* BEGIN Data block *

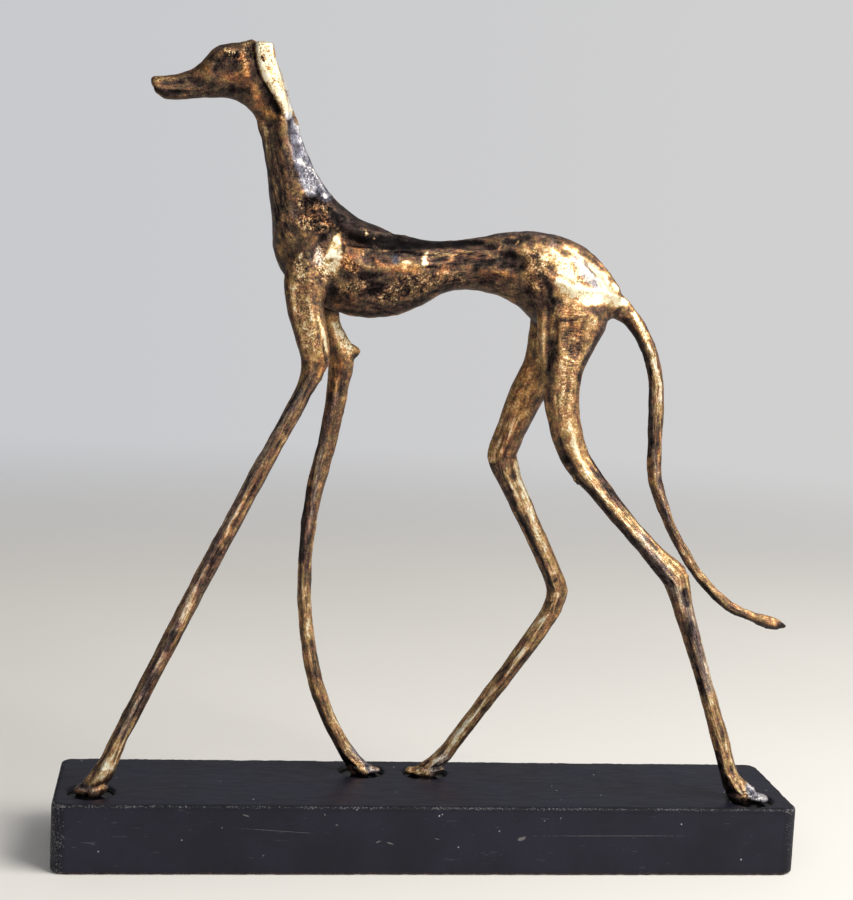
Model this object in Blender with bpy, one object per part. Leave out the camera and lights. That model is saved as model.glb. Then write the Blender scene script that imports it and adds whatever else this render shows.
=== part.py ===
"""A slender cast greyhound walking on a painted wooden block.

The dog looks along -X and turns its left flank to -Y. The origin is at the middle of the block's underside.
Sizes are in millimetres and MM turns them into metres.
"""

import math

import bmesh
import bpy
from mathutils import Vector

MM = 0.001

# The block that the dog stands on
PLINTH_LENGTH = 320.0
PLINTH_DEPTH = 66.0
PLINTH_HEIGHT = 30.0
PLINTH_CORNER = 6.0
PLINTH_EDGE = 1.2
CORNER_STEPS = 5
EDGE_STEPS = 2

# Each foot stands in a drilled hole that is filled almost to the top
HOLE_RADIUS = 10.0
HOLE_DEPTH = 1.6
LEG_END_RADIUS = 3.4
LEG_END_DEPTH = 10.0
LEG_END_CLEARANCE = 0.8
FOOT_CLEARANCE = 0.6
FOOT_LEVEL = PLINTH_HEIGHT - HOLE_DEPTH + FOOT_CLEARANCE
HOLE_SIDES = 28

# The middle of each foot's hole: name, x, y
FEET = {
    "left_front": (-144.5, -15.5),
    "right_front": (-27.0, 17.0),
    "left_hind": (141.5, -20.0),
    "right_hind": (1.5, 15.5),
}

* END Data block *

◆ **Task description**: From the first line of the data above to the line holding "HOLE_SIDES = 28", reproduce each line exactly; emit no other lines.

◆ **Finished task**:
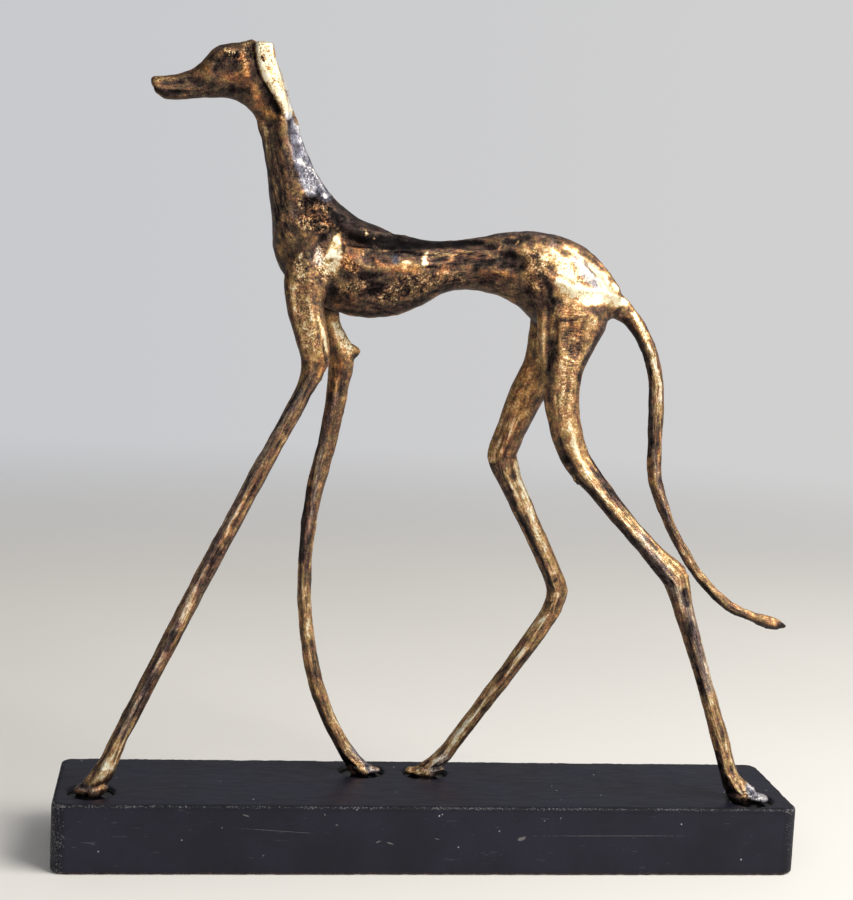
Model this object in Blender with bpy, one object per part. Leave out the camera and lights. That model is saved as model.glb. Then write the Blender scene script that imports it and adds whatever else this render shows.
=== part.py ===
"""A slender cast greyhound walking on a painted wooden block.

The dog looks along -X and turns its left flank to -Y. The origin is at the middle of the block's underside.
Sizes are in millimetres and MM turns them into metres.
"""

import math

import bmesh
import bpy
from mathutils import Vector

MM = 0.001

# The block that the dog stands on
PLINTH_LENGTH = 320.0
PLINTH_DEPTH = 66.0
PLINTH_HEIGHT = 30.0
PLINTH_CORNER = 6.0
PLINTH_EDGE = 1.2
CORNER_STEPS = 5
EDGE_STEPS = 2

# Each foot stands in a drilled hole that is filled almost to the top
HOLE_RADIUS = 10.0
HOLE_DEPTH = 1.6
LEG_END_RADIUS = 3.4
LEG_END_DEPTH = 10.0
LEG_END_CLEARANCE = 0.8
FOOT_CLEARANCE = 0.6
FOOT_LEVEL = PLINTH_HEIGHT - HOLE_DEPTH + FOOT_CLEARANCE
HOLE_SIDES = 28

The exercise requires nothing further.